For the in-field collocation experiment, two LCS, PA and ATMOS, were positioned alongside the BAM (FEM instrument) at the same height (around 12 feet above the ground). Both LCS operate on the nephelometric principle, measuring the light scattered by particles and a laser as the light source. The measurements were conducted from 13th October 2020 to 28th July 2021, covering Post-Monsoon, Winter, Summer, and Monsoon seasons. Hourly averaged PM2.5 data was downloaded from the APIs of the respective sensors, while hourly FEM PM2.5 measurements for the same period were retrieved from the Central Pollution Control Board (CPCB) repository. Data was collected from the BAM (PM101M), which is part of the CAAQMS established by the CPCB. Additionally, both LCSs recorded their own meteorological parameters, including RH and T, which were incorporated into their calibration models. Ambient RH and T data were sourced from the same CAAQMS as mentioned above.

Data processing

A total number of 5222 hourly values from the ATMOS sensor were utilized after excluding data points with erroneous/unrealistic meteorological values for training and testing of model calibration against corresponding BAM measurements. For the PA sensor, 5839 data points were used for training and testing purposes and calibrated with corresponding BAM values. Data points with excessively high values (e.g., temperature readings of 3 data points exceeding 1000 °C), identified as unrealistic (outliers) during plots visualization, were removed from the dataset48. This pre-processing step was crucial to ensure the ML models were trained accurately, thereby enhancing the reliability of the results. This approach follows standard data processing practices as established in previous studies49,50.

Calibration models

Previous studies have demonstrated that models such as Multivariate Linear Regression, Decision Tree, Support Vector Machine, Random Forest, and XGboost have effectively calibrated LCS in various regions worldwide51,52. In this study, the raw data was randomly divided into 70% for calibration and 30% for testing. 70% of the dataset was allocated for model training, while the remaining 30% was used to evaluate the models against different statistical parameters. Recognizing the established relationship between PM2.5, RH, and T, we included these as independent variables and BAM PM2.5 values serving as dependent parameters12,21. A description of all the ML models and their internal characteristics is provided in the following sub-sections.

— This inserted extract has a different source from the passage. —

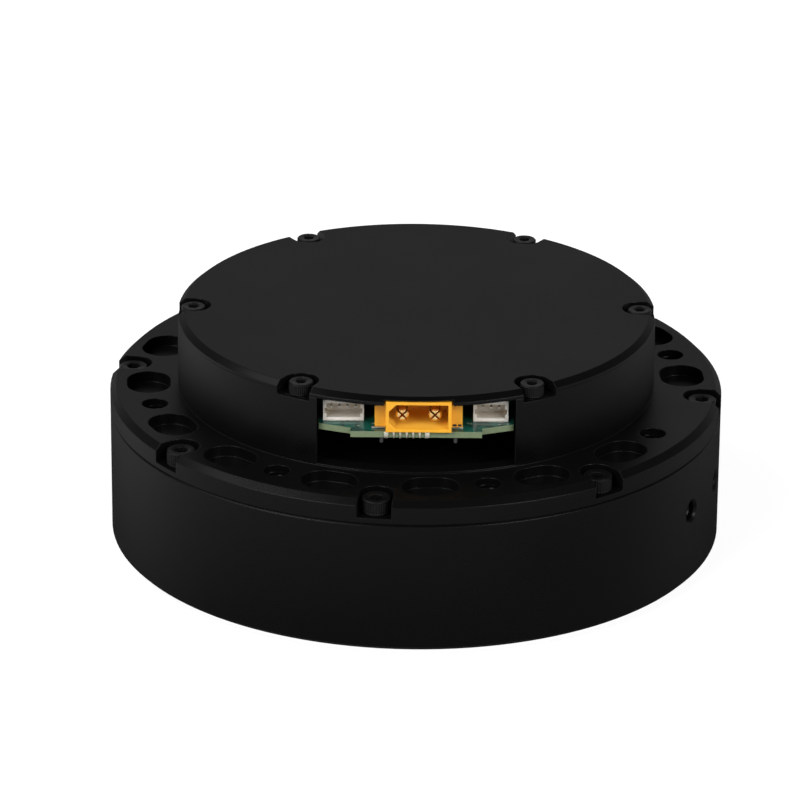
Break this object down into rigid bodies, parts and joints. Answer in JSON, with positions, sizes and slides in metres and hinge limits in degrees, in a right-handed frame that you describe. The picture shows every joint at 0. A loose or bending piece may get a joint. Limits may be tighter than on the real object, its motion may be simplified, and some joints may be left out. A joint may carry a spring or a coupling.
{
  "type": "robot joint actuator",
  "caption": "Low round joint actuator: outrunner motor around a planetary reduction, bolted rear flange, and a capped drum with a board and connectors in a side window.",
  "frame": {"origin": "centre of the output face, the lowest plane of the part", "axes": "+Z along the joint axis towards the rear cover; -Y towards the connector window; +X to the right seen from the connectors"},
  "size_m": [0.098, 0.098, 0.0386],
  "materials": {
    "black_anodised": "black anodised, fine satin",
    "black_steel": "black oxide",
    "steel": "machined",
    "spring_steel": "phosphated",
    "bearing_steel": "ground",
    "board": "solder mask over glass fibre",
    "socket_plastic": "moulded nylon",
    "ivory_plastic": "moulded nylon",
    "chip_plastic": "moulded epoxy",
    "capacitor_can": "satin can",
    "gold": "gold plated",
    "tin": "tin plated",
    "lamination": "varnished lamination stack",
    "copper": "enamelled copper",
    "rubber": "moulded seal",
    "bronze": "sintered bronze",
    "magnet": "nickel plated"
  },
  "bodies": {
    "housing": {"main_housing": "black_anodised", "rear_housing": "black_anodised", "rear_cover": "black_anodised", "housing_dowels": "steel", "flange_screws": "black_steel", "cover_screws": "black_steel", "control_board": "board", "board_screws": "steel", "power_socket": "socket_plastic", "power_pins": "gold", "power_pegs": "tin", "edge_pads": "tin", "data_socket_left": "ivory_plastic", "data_socket_right": "ivory_plastic", "data_contacts": "tin", "power_transistors": "chip_plastic", "bus_capacitors": "capacitor_can", "motor_controller": "chip_plastic", "encoder_chip": "chip_plastic", "stator_core": "lamination", "stator_windings": "copper", "phase_leads": "copper", "ring_gear": "steel", "output_bearing_outer": "bearing_steel", "bearing_retainer": "black_anodised", "retainer_screws": "black_steel", "output_seal": "rubber", "rear_bearing_outer": "bearing_steel"},
    "output": {"output_flange": "black_anodised", "carrier_plate": "steel", "carrier_screws": "black_steel", "planet_pins": "steel", "pilot_bush": "bronze", "output_circlip": "spring_steel", "output_bearing_inner": "bearing_steel"},
    "rotor": {"rotor_bell": "black_anodised", "rotor_ring": "steel", "rotor_magnets": "magnet", "sun_gear": "steel", "rear_bearing_inner": "bearing_steel", "encoder_magnet": "magnet"},
    "rollers": {"output_bearing_rollers": "bearing_steel"},
    "planet_1": {"planet_gear_1": "steel", "planet_bush_1": "bronze"},
    "planet_2": {"planet_gear_2": "steel", "planet_bush_2": "bronze"},
    "planet_3": {"planet_gear_3": "steel", "planet_bush_3": "bronze"}
  },
  "joints": [
    {"name": "output_spin", "type": "hinge", "parent": "housing", "child": "output", "pos_m": [0, 0, 0], "axis": [0, 0, 1], "continuous": true},
    {"name": "rotor_spin", "type": "hinge", "parent": "housing", "child": "rotor", "pos_m": [0, 0, 0], "axis": [0, 0, 1], "continuous": true},
    {"name": "roller_orbit", "type": "hinge", "parent": "housing", "child": "rollers", "pos_m": [0, 0, 0], "axis": [0, 0, 1], "continuous": true},
    {"name": "planet_1_spin", "type": "hinge", "parent": "output", "child": "planet_1", "pos_m": [0, -0.0135, 0], "axis": [0, 0, 1], "continuous": true},
    {"name": "planet_2_spin", "type": "hinge", "parent": "output", "child": "planet_2", "pos_m": [0.01169, 0.00675, 0], "axis": [0, 0, 1], "continuous": true},
    {"name": "planet_3_spin", "type": "hinge", "parent": "output", "child": "planet_3", "pos_m": [-0.01169, 0.00675, 0], "axis": [0, 0, 1], "continuous": true}
  ],
  "couplings": [
    {"joint": "rotor_spin", "follows": "output_spin", "ratio": 9},
    {"joint": "roller_orbit", "follows": "output_spin", "ratio": 0.4777},
    {"joint": "planet_1_spin", "follows": "output_spin", "ratio": -2.2857},
    {"joint": "planet_2_spin", "follows": "output_spin", "ratio": -2.2857},
    {"joint": "planet_3_spin", "follows": "output_spin", "ratio": -2.2857}
  ]
}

Multiple linear regression

The MLR model expands upon simple linear regression by accommodating datasets with multiple predictor variables while maintaining a single outcome53. MLR represents a broader form of simple linear regression, encompassing situations with multiple predictor variables54. The MLR model assumes that changes in the independent parameter are associated with consistent changes in the dependent variable, with a linear relationship between them55.

Decision tree

The DT is a non-linear model that recursively splits the dataset into subsets based on the most significant features. Its hierarchical composition enables the efficient handling of complex relationships56. In R, DT is a straightforward and interpretable predictive model that provides easy implementation of complex associations within datasets. We have used the inbuilt library of R to develop a DT ML model57,58,59. In the R library for DT regression, the internal structure involves recursively partitioning the dataset based on selected features to create a hierarchical tree, where nodes represent splitting criteria and terminal leaves contain regression predictions. This design enables the models to efficiently capture non-linear relationships in the data56. The key assumptions made in this model are that the data points are independent and identically distributed, the most important feature is used for splitting the data at each node, and there is a non-linear relationship between dependent and independent variables.

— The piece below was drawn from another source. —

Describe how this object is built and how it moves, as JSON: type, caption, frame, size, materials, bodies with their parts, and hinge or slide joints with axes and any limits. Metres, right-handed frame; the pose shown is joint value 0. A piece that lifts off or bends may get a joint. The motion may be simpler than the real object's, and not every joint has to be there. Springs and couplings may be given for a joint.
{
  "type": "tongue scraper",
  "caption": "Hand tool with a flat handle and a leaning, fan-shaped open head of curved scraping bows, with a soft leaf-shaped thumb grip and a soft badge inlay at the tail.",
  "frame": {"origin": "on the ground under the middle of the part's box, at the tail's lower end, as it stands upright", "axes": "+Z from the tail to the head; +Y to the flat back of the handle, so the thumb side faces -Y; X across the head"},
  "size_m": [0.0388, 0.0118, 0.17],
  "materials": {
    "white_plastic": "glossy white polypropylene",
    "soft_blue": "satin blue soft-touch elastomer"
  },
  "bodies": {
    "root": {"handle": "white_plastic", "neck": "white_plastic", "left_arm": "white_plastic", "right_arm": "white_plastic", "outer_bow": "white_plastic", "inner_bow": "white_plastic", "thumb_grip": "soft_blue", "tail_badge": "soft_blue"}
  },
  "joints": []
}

Random forest regression model

RF is highly useful for its high predictive accuracy and in handling complex datasets. It operates by using multiple decision trees through a process called bagging, which incorporates both feature randomness and bootstrap sampling. The internal structure of RF consists of an ensemble of decision trees, each trained on a subset of the data, using a random selection of features. Predictions from these trees are aggregated through a voting or averaging mechanism56,60,61,62. This ensemble approach improves robustness, mitigates bias, and provides a powerful tool for classification and regression tasks. RF regression is practically applied to datasets with complex relationships, non-linear patterns, and a large number of features (datasets with a substantial number of independent variables). We have utilized the inbuilt library of R studio and developed the RF model to calibrate LCS56,63,64. In R’s RF regression (e.g., ‘randomForest’ package. The final prediction is an average or weighted combination of individual tree predictions, leading to improved accuracy and robustness. The key assumptions of this model include that the data points are independent and identically distributed, there is a non-linear relationship between dependent and independent variables, and there is sufficient data availability to construct multiple trees65.

Support vector machine

SVM is an ML model used for regression tasks that identify an optimal hyperplane to minimize the error between predicted and actual values46. This hyperplane can then be used to estimate the label for unseen data29,66, and SVM may effectively capture non-linear relationships30. In the R studio, the internal structure of SVM (e1071 library) focuses on optimizing hyperplane parameters and support vectors to minimize regression errors31,67,68. The assumptions underlying SVM include that the data can be separated by a hyperplane with a maximum margin, that features are scaled when using the kernels function, that the data points are independent, and there is a non-linear relationship between dependent and independent variables67.

XGBoost

XGB is a highly powerful ML algorithm that adds the strengths of gradient boosting and tree-based models, which leads to prediction accuracy69. It operates by iteratively training an ensemble of decision trees, minimizing errors from previous iterations, and adding new trees that correct residual errors70. This algorithm performs gradient boosting with regularization techniques. In the R library for XGB (‘xgboost’ package), the internal structure involves an ensemble of decision trees, and each is sequentially added to minimize the gradient of the loss function71,72,73. The model’s strength lies in its optimization for both predictive accuracy and regularization, achieved by combining weak learners into a robust predictive model. The assumptions made in the model include that the final prediction is an additive combination of all individual trees, that the input features are relevant to the models, and that there is a non-linear relationship between dependent and independent variables74.

Empirical RH correction methodology

This methodology was adopted from a study where, to minimize bias in LCS measurements, occurring due to hygroscopic growth of particles and varying size distribution, k and m factors were introduced63. The following Eq. (1) was used for LCS calibration:

$${{\rm{PM}}}_{{\rm{2.5}}}={{\rm{PM}}}_{{\rm{2.5}}\,{\rm{LCS}}}\times \frac{{\rm{m}}}{{{1}}+\frac{{\rm{k}}}{\frac{{{100}}}{{{\rm{RH}}}_{{\rm{LCS}}}\,}-{{1}}}}$$
(1)

Here k is the hygroscopic growth parameter derived from k-Köhler theory and m is the particle size distribution correction factor. More details are provided in a study by Patel et al.32. The above equation does not apply when RHLCS = 100.

Performance evaluation metrics

To evaluate the calibration performance of these sensors, several metrics were chosen based on the literature review and recommendations from the EPA75. These metrics included the coefficient of determination, root mean square error, mean absolute error, and mean absolute percentage error. RMSE is commonly used to assess the error between two data sets; in this study, it was applied to calculate the error between raw/corrected sensor measurements and corresponding measurements from reference instruments. MAE measures the distance of the raw/corrected values from the reference instrument’s values, while MAPE calculates the predictive accuracy of the model. The analysis was done in R Studio (V-4.2.2). These metrics were applied separately to the raw PM2.5 values of LCS and the corrected PM2.5 values obtained from each model.